Matties: Is that decision based on the volume of work that you're putting through, or on some other factor?
Beller: It's based on two factors: not spending money where we feel like we don't need it, and the fact that we don't have an excessive quantity of boards that we're designing like a service bureau would. A service bureau or a very large company that's doing 20-30 designs a month can benefit from the Valor tool and could justify the cost.
Matties: You have to weigh your specific need there. But at the end, you must do some sort of DFM.

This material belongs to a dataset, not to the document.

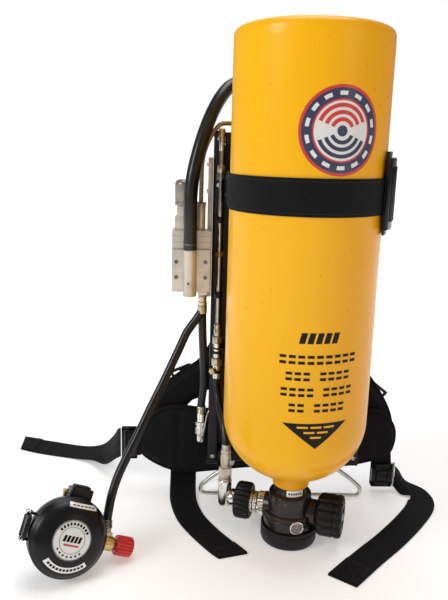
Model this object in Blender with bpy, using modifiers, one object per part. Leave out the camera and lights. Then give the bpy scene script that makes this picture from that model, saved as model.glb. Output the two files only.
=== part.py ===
"""Self-contained breathing apparatus: an air cylinder strapped to a back frame, its valve at the bottom,
a pressure reducer and hoses on the wearer's left, a mask regulator on its hose and the carrying harness.

Metres, +Z up. The origin is on the floor under the cylinder's axis. The cylinder is on the -Y side and
the wearer's back would be on the +Y side. The apparatus stands on its valve bumper and its foot wire.
"""

import math

import bmesh
import bpy
from mathutils import Matrix, Vector

# ---------------------------------------------------------------- driving dimensions
GAP = 0.0003                  # clearance between pieces that touch
RUNNING_GAP = 0.0005          # clearance round a piece that turns or slides

CYLINDER_RADIUS = 0.089
CYLINDER_TOP = 0.630
CROWN_HEIGHT = 0.022          # height of the rounded closed end
DOME_START = 0.173            # height where the valve end begins to close in
DOME_DEPTH = 0.083
NECK_RADIUS = 0.0234
NECK_BOTTOM = 0.0777
WRAP_WALL = 0.007
LINER_WALL = 0.002
LINER_NECK_RADIUS = 0.0150
NECK_BORE_RADIUS = 0.0108

VALVE_TURN = math.radians(-18)
VALVE_AXIS_HEIGHT = 0.0415
VALVE_LOWER_RADIUS = 0.0330
VALVE_LOWER_TOP = 0.0420
VALVE_BOSS_RADIUS = 0.0165
VALVE_BOSS_LEFT = 0.0325
VALVE_BOSS_RIGHT = 0.0360
BUMPER_WALL = 0.003
BUMPER_CLEARANCE = 0.0025     # between the bumper's rim and the valve's cross bore
BUMPER_HEIGHT = VALVE_AXIS_HEIGHT - VALVE_BOSS_RADIUS - BUMPER_CLEARANCE
STEM_RADIUS = 0.0052
HAND_WHEEL_RADIUS = 0.0270
HAND_WHEEL_LENGTH = 0.0330
GAUGE_RADIUS = 0.0088
GAUGE_HEIGHT = 0.0325
GAUGE_TURN = math.radians(28)

SPIGOT_RADIUS = 0.0085
SPIGOT_LENGTH = 0.0235
OUTLET_RING_RADIUS = 0.0155
OUTLET_RING_LENGTH = 0.0090
COUPLING_NUT_RADIUS = 0.0140
COUPLING_NUT_LENGTH = 0.0220
COUPLING_WHEEL_RADIUS = 0.0240
COUPLING_WHEEL_LENGTH = 0.0210
ELBOW_REACH = 0.0880
ELBOW_RADIUS = 0.0090

RAIL_OUTER = CYLINDER_RADIUS + 0.0190         # half width of the back frame
RAIL_WIDTH = 0.0143
RAIL_FRONT = CYLINDER_RADIUS + 0.0060
RAIL_DEPTH = 0.0170
RAIL_BOTTOM = 0.055
RAIL_TOP = 0.515
BAR_HEIGHT = 0.016
CRADLE_HEIGHT = 0.026
HORN_ANGLE = math.radians(41)
HORN_THICKNESS = 0.0100
CRADLE_LEVELS = {"upper": 0.448, "lower": 0.215}
PLATE_THICKNESS = 0.003
PLATE_BOTTOM = 0.060
PLATE_TOP = 0.512
HANDLE_WIDTH = 0.090
HANDLE_HEIGHT = 0.026
HANDLE_LEVEL = 0.474
FOOT_WIRE_RADIUS = 0.003

BAND_THICKNESS = 0.0018
BAND_WIDTH = 0.040
BAND_LEVEL = 0.448
LATCH_HEIGHT = 0.0785
LATCH_LEVEL = 0.4508
LATCH_BASE_THICKNESS = 0.0025
LATCH_LEVER_THICKNESS = 0.0052
LATCH_FRONT_ANGLE = math.radians(-33)
LATCH_PIN_Y = 0.0310
LATCH_LUG_RADIUS = 0.0064
LATCH_PIN_RADIUS = 0.0020
LATCH_KNUCKLE_RADIUS = 0.0045

REDUCER_RIGHT = -RAIL_OUTER - 0.0010
REDUCER_LEFT = REDUCER_RIGHT - 0.0500
REDUCER_BACK = RAIL_FRONT - 0.0050
REDUCER_FRONT = REDUCER_BACK - 0.0290
REDUCER_BOTTOM = 0.3135
REDUCER_SHOULDER = 0.3920
REDUCER_TOP = 0.4225
COVER_THICKNESS = 0.0056
COVER_TOP = 0.3685
BOSS_RADIUS = 0.0090
BOSS_DROP = 0.0050
BONNET_RADIUS = 0.0120
BONNET_HEIGHT = 0.0325
PISTON_BORE_RADIUS = 0.0065
COLUMN_RADIUS = 0.0060
OUTLET_FITTING_LENGTH = 0.0197

REGULATOR_CENTRE = Vector((-0.2694, -0.0835, 0.0483))
REGULATOR_TURN = math.radians(28)
REGULATOR_TILT = math.radians(18.3)
REGULATOR_ROLL = math.radians(24)
REGULATOR_RADIUS = 0.0455
REGULATOR_WALL = 0.0025
HOUSING_DEPTH = 0.0220
COVER_RISE = 0.0180
AIR_SAVER_RISE = 0.0105
INLET_RADIUS = 0.0060
MASK_SPIGOT_RADIUS = 0.0165
MASK_SPIGOT_LENGTH = 0.0260
NIPPLE_AXIS = Vector((-0.066, 0.515, 0.855))
NIPPLE_LENGTH = 0.0158
PURGE_KNOB_RADIUS = 0.0120
PURGE_KNOB_START = REGULATOR_RADIUS + 0.0177
PURGE_KNOB_LENGTH = 0.0220

HOSE_RADIUS = 0.0056
GAUGE_HOSE_RADIUS = 0.0088
LINE_RADIUS = 0.0028
WEBBING_THICKNESS = 0.0020
WEBBING_WIDTH = 0.038
BELT_WIDTH = 0.045
PAD_THICKNESS = 0.0135
SHOULDER_PAD_THICKNESS = 0.0100
SHOULDER_PAD_WIDTH = 0.060

TURN_STEPS = 24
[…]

Beller: Oh, absolutely. We've learned through the manufacturing world of hard knocks with a lot of different suppliers that the CM’s DFM rule list is not always perfect either. We've given them our designs, have them run it through their Valor checks, and we've gone through and looked at it. We found that a lot of them are canned responses, and through building the boards after that, we found many more issues that should've been caught that were not. Your DFM checker is only as good as the person who inputs the variables that it looks for.
Matties: The other topic that comes up is best practices. As Happy Holden says, “There should be a red light, a green light, and an orange light right on the tool.” Best practice, green. You're doing great. And the red is “What the hell are you doing?” But there aren’t a lot of tools like that.
Beller: Yes, like an online check for everything during the process.
Matties: I guess best practice is still subjective.
Beller: Yes, it is. It does depend on your market target as well. If you're doing a lot of low-speed consumer-grade type products, high-volume low-mix type products, you can shove them out the door and just put another person on the end of the production line to deal with your design issues. If the design issue is significant however, this can add labor cost. If you're doing high-spec work, then you need to hit the target right off as rework may not be an option. Right now, with most design schedules, you can't afford six or eight revisions of your PCB to get to market. You need to have it right in two versions. We typically had 6-8 versions of boards getting to MP volumes, but now have this at 2-3 versions.
Matties: That's the other case that Happy makes is we need predictive engineering. We need to be able to predict before we even design. Even with the DFM check, it's a spin and re-spin process in some cases.
Beller: For example, one of our international CMs has a design guideline, and it's a matrix—resistor to resistor, resistor to capacitor, IC to resistor—basic component spacing requirements. They'll have the minimum, the nominal, and the preferred. Well, of course their preferred is that they want a tenth of an inch from every component to every other component for “repair.” That's not reasonable except around some larger parts that might need rework (CPU/Flash, etc.), and it’s not even realistic. Some of those numbers were practical 20 years ago, but not now. We push the bottom end and every time, the CM that runs Valor gives us back a DFM listing that's a mile long. We try to get them to adjust, but it’s hard to do that with a canned/mature rules file.
Matties: What about the thermal issue in what you guys are doing?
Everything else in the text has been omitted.